# Neustart eines Webservers (Möglichkeiten)



## criminal (5. Nov 2014)

Hallo alle zusammen,

ich brauche mal kurz einen Denkanstaoß bzw. Hilfe.

Ich möchte meinen Webserver (Glassfish v.4) eine Änderung klar machen (neue .jar Datei im lib Verzeichnis, diese Datei wird auch erkannt aber nur wenn ich den Server neu starte)

Szenario:

Ich habe eine Upload Funktion in der eine .jar Datei in das entsprechende Verzeichnis geschoben wird (\glassfish-4.0\glassfish\domains\domain1\lib)

Nachdem die Datei erfolgreich hochgeladen wird soll der Webserver eine Aktuaisierung durchführen oder ähnliches (Hier hänge ist fest, da ich den Webserver immer komplett neu starten muss)

Durch den Reload des Service Loaders wird die Datei dann gefunden


Ich möchte den Webserver nicht komplett neu starten sondern ich bin auf der Suche nach einer Möglichkeit den Webserver zu aktualisieren oder ähnliches??

Problem an der Geschichte ist das dies nicht nur unter Glassfish laufen soll sondern z.B. auch unter Tomcat...

Falls nötig: Ich nutze Java EE 7, NetBeans 8.0, Glasfish v. 4.0, in Verbindung mit Maven.

Hoffe ich habe das richtige Thema erwischt und danke schonmal für evtl Antworten


----------



## Androbin (5. Nov 2014)

Hast du schon mal versucht, das ganze im Debug-Mode zu starten?
Im Debug-Mode werden Änderungen am Code auch bei bereits gestarteten Anwendungen übernommen!


----------



## criminal (5. Nov 2014)

Das habe ich, aber ich wüsste jetzt nicht was mir das bringen soll bei meinem Problem? Vielleicht verstehe ich deine Antwort ja nicht richtig.

Mein Problem ist es ja das wenn ich eine Jar Datei in das oben beschriebene Verzeichnis ablege, das der WebServer dies erst nach einem Neustart erkennt.
Eben diesen Neustart möchte ich verhindern, genau danach suche ich.


----------



## ceving (5. Nov 2014)

Improve your life Through Science and Art: Glassfish: Dynamic Reloading Feature


----------



## stg (5. Nov 2014)

ceving hat gesagt.:


> Improve your life Through Science and Art: Glassfish: Dynamic Reloading Feature



Der Artikel behandelt das automatische redeployment einer Applikation auf dem Server, das hat mit der eigentlichen Frage aber nichts zu tun.

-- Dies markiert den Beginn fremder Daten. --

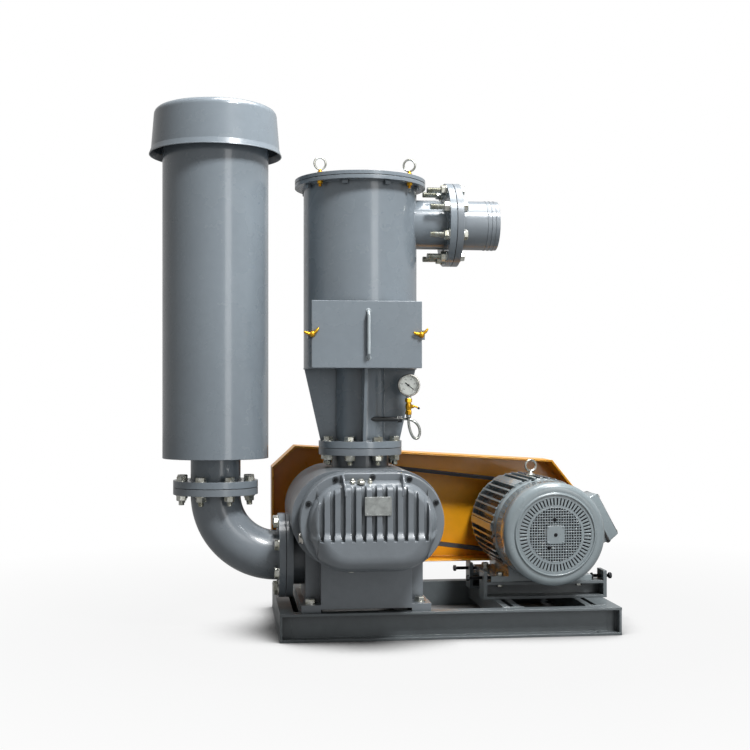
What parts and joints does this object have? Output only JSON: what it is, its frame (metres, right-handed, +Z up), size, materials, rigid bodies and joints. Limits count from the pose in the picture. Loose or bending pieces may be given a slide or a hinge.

@Thema: Wozu soll das gut sein? Wenn die lib vorher schon benötigt wurde, dann läuft deine Applikation doch ohnehin nicht. Sofern sich deine Applikation selbst ändert, so dass die lib benötigt wird, dann gib sie dieser doch einfach direkt mit.


----------



## criminal (6. Nov 2014)

> @Thema: Wozu soll das gut sein? Wenn die lib vorher schon benötigt wurde, dann läuft deine Applikation doch ohnehin nicht. Sofern sich deine Applikation selbst ändert, so dass die lib benötigt wird, dann gib sie dieser doch einfach direkt mit.



Das ist nicht leicht zu beantworten da es sich um eine riesiege Anwendung handelt bei der viel drumherum stattfindet.
Aber ich werde mal versuchen das zu beantworten:

Ich habe eine Menge an Konnektoren die in dem System verfügbar sind, diese sind standardmäßig im System integriert. Jetzt kann es aber sein das ich einen weiteren Konnektor für das System benötige. Diese Möglichkeit möchte ich via upload Funktion zur Verfügung stellen. Leider wird die Datei erst nach einem Neustart des Webservers integriert. Ich dachte hier gibt es vllt noch eine andere Möglichkeit?

Info über das laden von sog. ThirdPartyJars: mongodb - How to use 3rd party libraries in glassfish? - Stack Overflow


----------